How To Tell A Post-Earnings Rerating From A One-Day Pop

Some earnings reactions change the market’s long-term view of a stock. Others are just relief bounces. This guide shows how ownership and guidance help you tell the difference.

Every earnings season produces the same argument. A stock jumps after results and one side says the market has discovered a new story. The other side says it was just a squeeze, a relief trade, or short-term noise. The truth is that both things happen. Some earnings reactions change the market’s long-term view of a company. Others disappear as soon as the next headline arrives.

The practical problem for retail investors is that price alone does not tell you which kind of move you are looking at. To do that, you need a framework that combines the earnings details with ownership and follow-through.

Start With What Actually Changed

A one-day pop often comes from a beat on a narrow metric, a cleaner quarter than feared, or a short-term margin benefit. A rerating usually needs more than that. It tends to involve a change in the market’s medium-term assumptions: guidance goes up, churn falls, backlog improves, customer growth turns, or management proves that an old bearish thesis is weakening.

If the only thing that changed was the quarter itself, be careful. If the earnings release changed what investors believe about the next few quarters, you may be looking at something more durable.

Use Ownership To Judge Staying Power

Ownership depth is one of the best ways to frame durability. A deeply held stock can rerate meaningfully when a large existing holder base decides the old narrative no longer fits. A thinly owned stock can jump hard and still fade fast because there is not enough committed capital behind the move.

This is why earnings reactions in heavily institutionalized names often deserve more respect than they first appear to. A deep holder base means more investors are in position to keep underwriting the new story after the conference call ends.

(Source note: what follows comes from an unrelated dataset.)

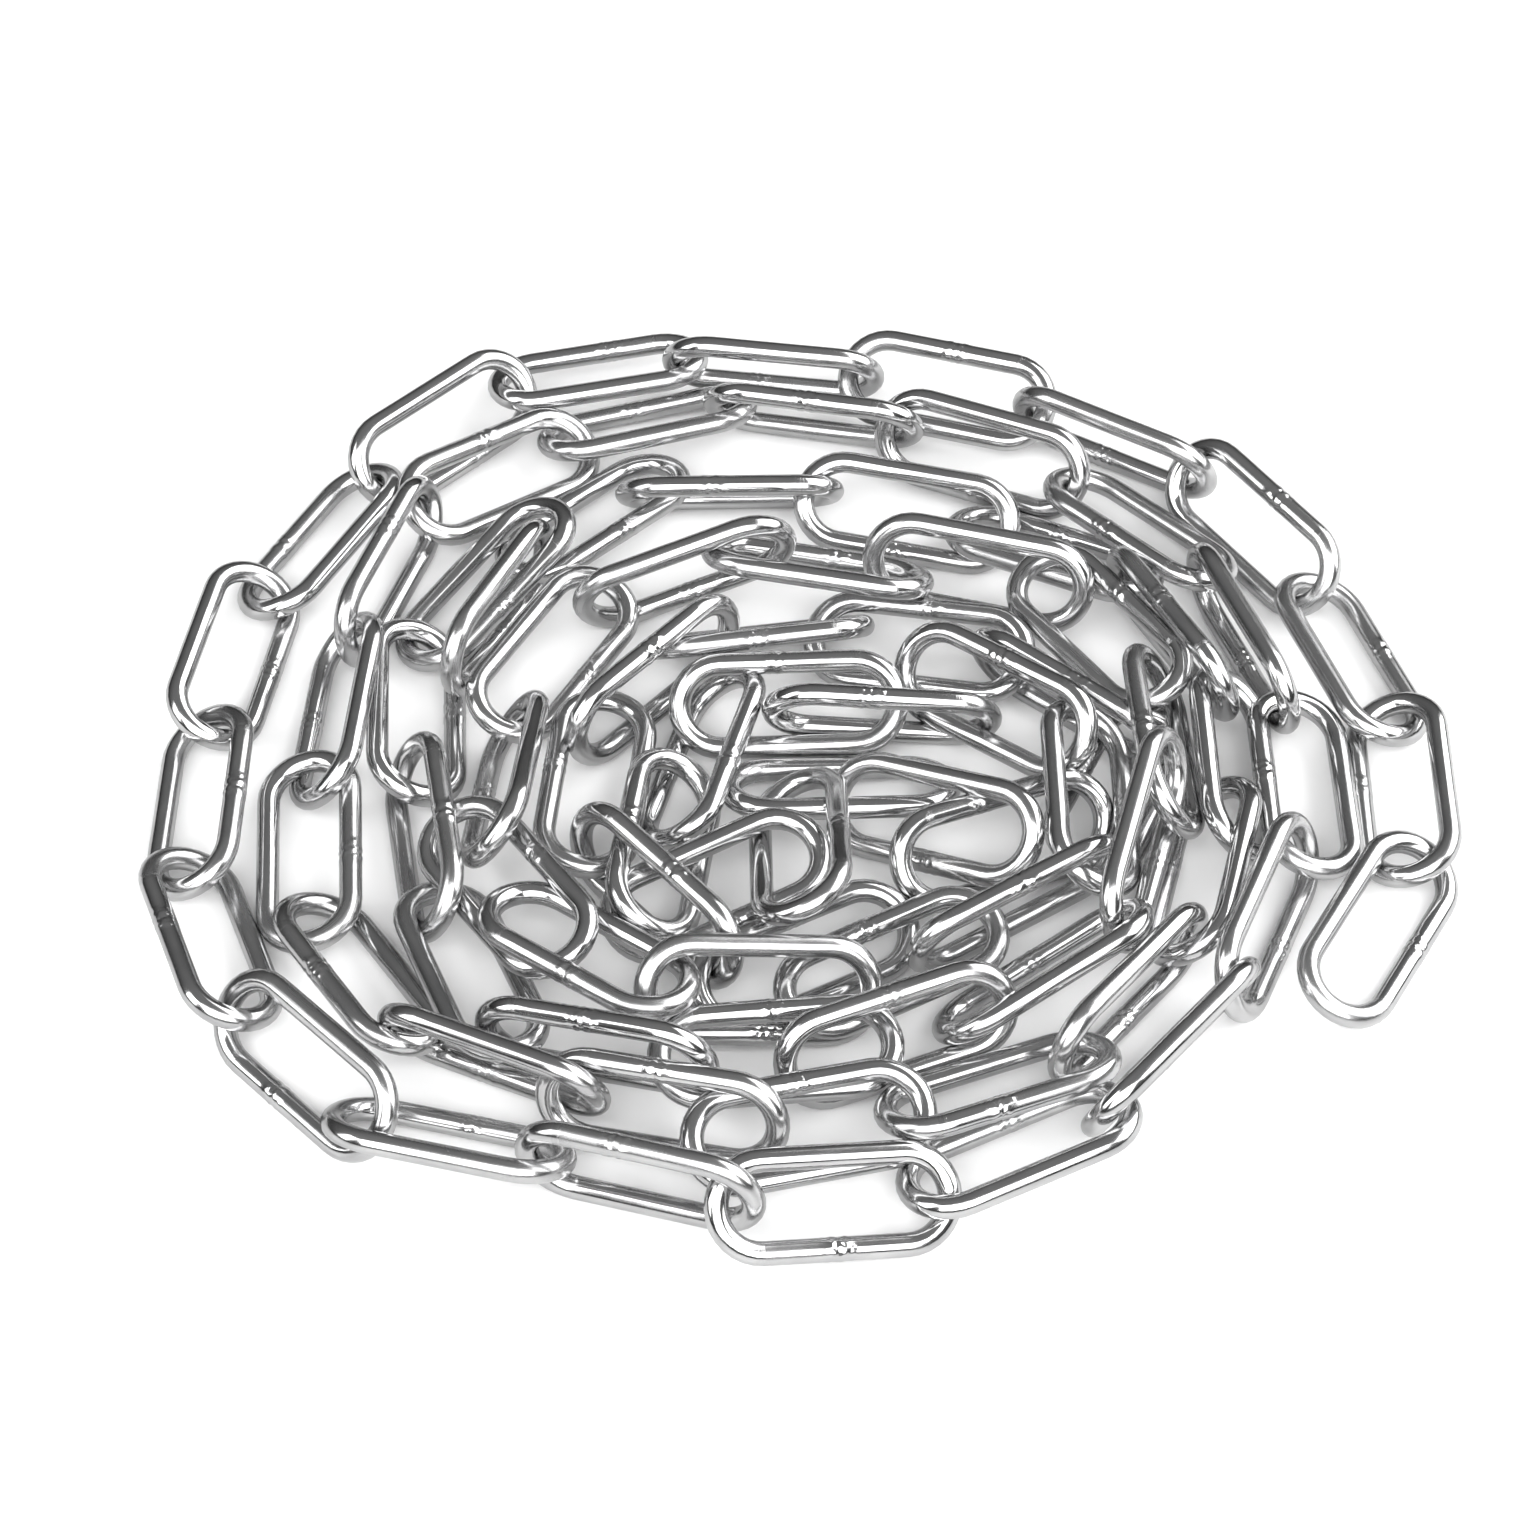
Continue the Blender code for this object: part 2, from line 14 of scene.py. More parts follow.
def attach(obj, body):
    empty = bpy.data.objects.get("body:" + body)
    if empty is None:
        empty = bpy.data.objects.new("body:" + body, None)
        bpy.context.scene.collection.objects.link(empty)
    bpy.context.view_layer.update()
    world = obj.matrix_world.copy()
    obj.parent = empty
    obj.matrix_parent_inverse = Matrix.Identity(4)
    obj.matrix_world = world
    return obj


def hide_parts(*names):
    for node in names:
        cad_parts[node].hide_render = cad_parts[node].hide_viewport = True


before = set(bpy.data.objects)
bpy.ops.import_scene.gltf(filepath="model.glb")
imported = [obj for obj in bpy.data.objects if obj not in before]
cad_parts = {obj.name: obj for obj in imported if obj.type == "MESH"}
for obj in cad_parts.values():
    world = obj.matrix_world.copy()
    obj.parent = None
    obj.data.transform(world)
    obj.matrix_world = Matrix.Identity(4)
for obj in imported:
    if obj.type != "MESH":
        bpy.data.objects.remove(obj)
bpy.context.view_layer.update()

Guidance Quality Matters More Than The Beat

Retail investors often over-focus on the reported EPS beat and under-focus on the quality of guidance. A stock can beat and still fail to rerate if the guide is weak, cautious, or heavily qualified. A stock can miss on one line and still rerate if management improves the frame for the next several quarters.

That is why the strongest post-earnings reactions usually come from a combination of operating improvement and improved confidence in the forward setup. The market is paying for the next story, not just the last quarter.

Watch The Second-Day And Second-Week Behavior

A one-day pop often looks strongest immediately and weaker after a few sessions. A rerating does not have to go straight up, but it usually survives the first round of profit-taking. Analysts adjust numbers. Holders defend the new price range. The stock stops trading like a single event and starts trading like a company with a different baseline narrative.

That does not mean every durable move rallies every day. It means the market starts using dips differently.

A Simple Checklist

After a post-earnings rally, ask five questions:

1. Did the quarter change the next few quarters, or just the last one?
2. Was guidance stronger, cleaner, or more credible?
3. Does the stock have a deep enough holder base to sustain a new view?
4. Are analysts and institutions likely to move estimates, not just headlines?
5. Does the stock hold up after the first burst of excitement?

If the answer is yes to most of those questions, the move may be a rerating. If not, it may just be a pop.

Bottom line: the difference between a rerating and a one-day spike is not the size of the move. It is whether the earnings release changed the market’s forward story and whether the ownership base is strong enough to carry that new story beyond the first reaction.